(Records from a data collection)
## Begin
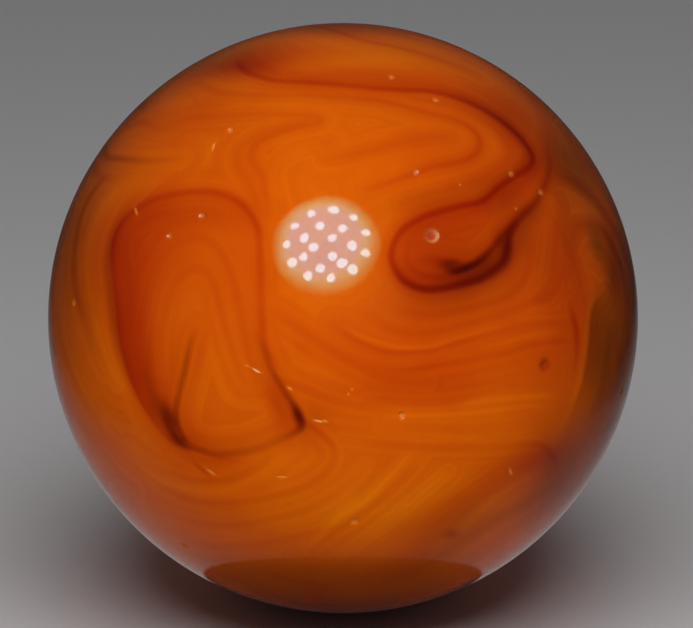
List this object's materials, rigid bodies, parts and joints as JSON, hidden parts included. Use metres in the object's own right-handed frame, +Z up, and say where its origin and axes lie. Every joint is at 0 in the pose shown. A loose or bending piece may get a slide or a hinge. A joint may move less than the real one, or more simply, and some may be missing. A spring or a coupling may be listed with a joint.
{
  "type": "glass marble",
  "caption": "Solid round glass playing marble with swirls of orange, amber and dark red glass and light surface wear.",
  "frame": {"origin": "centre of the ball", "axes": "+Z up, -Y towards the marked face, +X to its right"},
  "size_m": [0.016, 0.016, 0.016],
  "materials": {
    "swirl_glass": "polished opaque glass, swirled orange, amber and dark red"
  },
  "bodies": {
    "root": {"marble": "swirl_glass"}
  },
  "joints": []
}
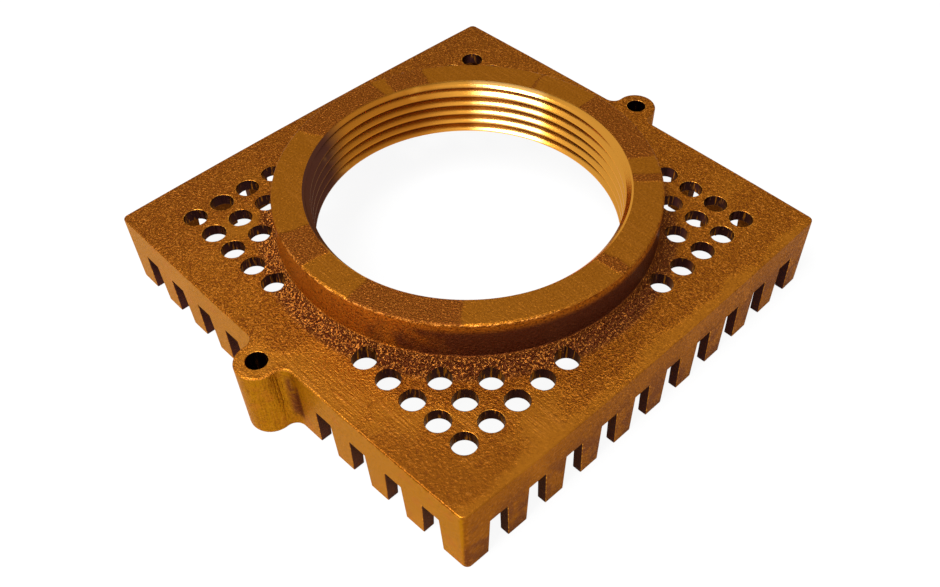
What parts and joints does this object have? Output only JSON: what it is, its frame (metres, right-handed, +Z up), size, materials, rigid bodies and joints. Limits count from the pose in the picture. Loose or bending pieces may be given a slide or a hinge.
## End
**Given request:**
Restate all of the entries above precisely.

**Written reply:**
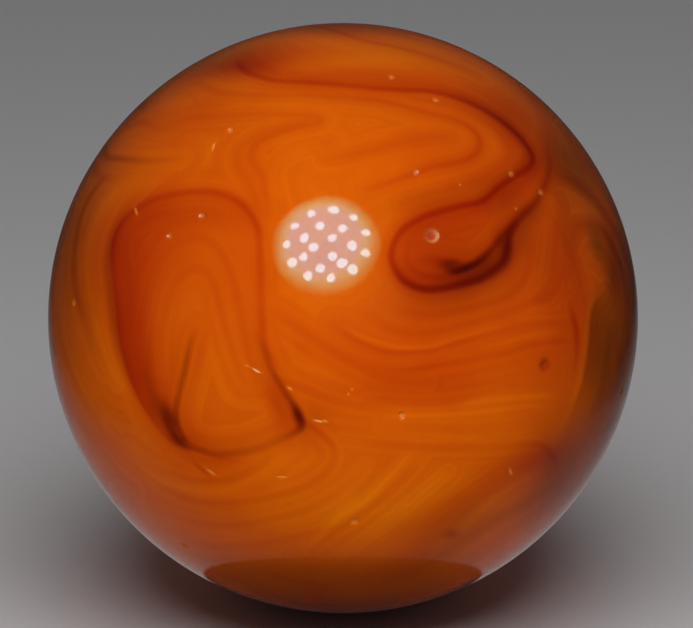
List this object's materials, rigid bodies, parts and joints as JSON, hidden parts included. Use metres in the object's own right-handed frame, +Z up, and say where its origin and axes lie. Every joint is at 0 in the pose shown. A loose or bending piece may get a slide or a hinge. A joint may move less than the real one, or more simply, and some may be missing. A spring or a coupling may be listed with a joint.
{
  "type": "glass marble",
  "caption": "Solid round glass playing marble with swirls of orange, amber and dark red glass and light surface wear.",
  "frame": {"origin": "centre of the ball", "axes": "+Z up, -Y towards the marked face, +X to its right"},
  "size_m": [0.016, 0.016, 0.016],
  "materials": {
    "swirl_glass": "polished opaque glass, swirled orange, amber and dark red"
  },
  "bodies": {
    "root": {"marble": "swirl_glass"}
  },
  "joints": []
}
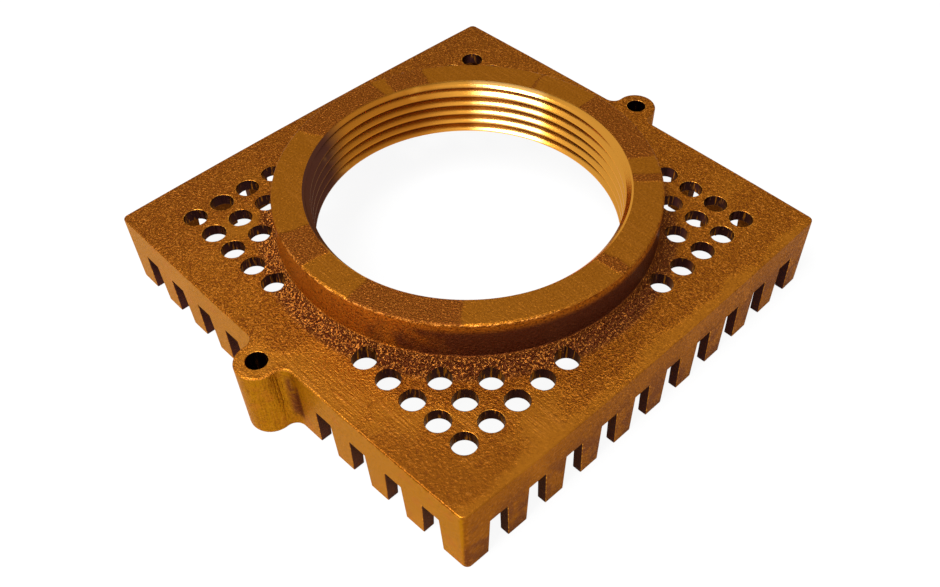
What parts and joints does this object have? Output only JSON: what it is, its frame (metres, right-handed, +Z up), size, materials, rigid bodies and joints. Limits count from the pose in the picture. Loose or bending pieces may be given a slide or a hinge.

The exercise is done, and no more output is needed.